Where Can We Take You?

Our first season; Post-Shingeki Japan

Monday, May 30th, 2011

As opposed to focusing on post-war Japan as a whole, Geopolis chose to highlight the culture of arts in the 1960s.  The younger generation of artists during that time worked with the fervor of revolution, sparked by the United Stated-Japan Mutual Security Treaty renewing.  In 1960, the Treaty was up for renewal, which would continue to allow the US Military free-reign in Japan, for the “protection” of both the US and Japan, as they were a threat to themselves and world peace.  Citizens of all groups, and especially the younger generation, took to the streets to tell the Japanese government that they did not want to be infested any longer.  The presence of the US skewed the Japanese development; while they continued to grow, develop, produce, and progress, it was never completely Japanese.  There was a taint.

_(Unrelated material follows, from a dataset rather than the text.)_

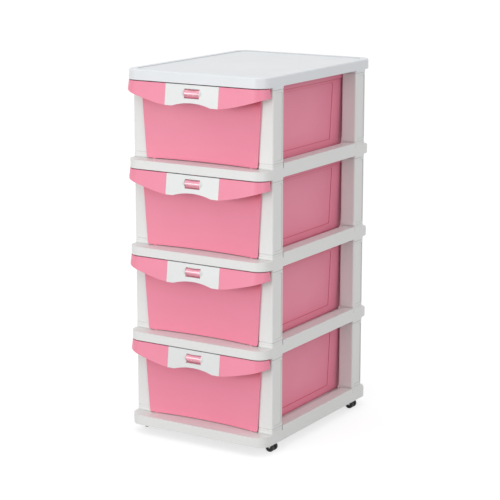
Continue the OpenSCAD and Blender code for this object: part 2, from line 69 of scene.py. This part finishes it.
def new_group(kind, name, inputs, outputs):
    """A node group whose named inputs and outputs are given with their socket types."""
    group = bpy.data.node_groups.new(name, kind)
    for way, sockets in (("INPUT", inputs), ("OUTPUT", outputs)):
        for label, socket_type in sockets.items():
            group.interface.new_socket(label, in_out=way, socket_type=socket_type)
    return group, group.nodes.new("NodeGroupInput"), group.nodes.new("NodeGroupOutput")


def add_node(tree, kind, sockets=None, **properties):
    """A node with its properties, and its sockets set to values or joined to other nodes' outputs."""
    made = tree.nodes.new(kind)
    for label, value in properties.items():
        setattr(made, label, value)
    for label, value in (sockets or {}).items():
        if isinstance(value, bpy.types.NodeSocket):
            tree.links.new(value, made.inputs[label])
        else:
            made.inputs[label].default_value = value
    return made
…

When the government sat back, did nothing, and allowed the treaty to renew, the community was devastated.  In the state of mental ruin, they were forced to reevaluate their lives.  From 1945 until 1960, Shingeki dominated the theater culture of Japan.  The ultra-realistic approach was a total reversal of the art that Japan had been producing since the beginning of its long history.  This was a Western form of Theater.  Now, the rage the sparked by the Treaty renewal demanded an end to Shingeki; the West would no longer have sway on the arts of Japan.  They needed to tell their stories; the story of the War, of defeat, of occupation, of rebuilding, of growth, and now of betrayal.  Gods, ghosts, and spirits that have always been a part of the Japanese psychology was not a part of Shingeki; they needed to revive the old forms of theater, the old way of telling stories that would show a man become a god right before the very eyes of the audience.

They delved into their past, they took the old ways and brought them into the modern age.  With old tools, they could now truly tell the stories that needed to be told.  Gods and men coexisted on the same stage; men were saved and damned in the same action, and for a time, they could feel free from the Western taint.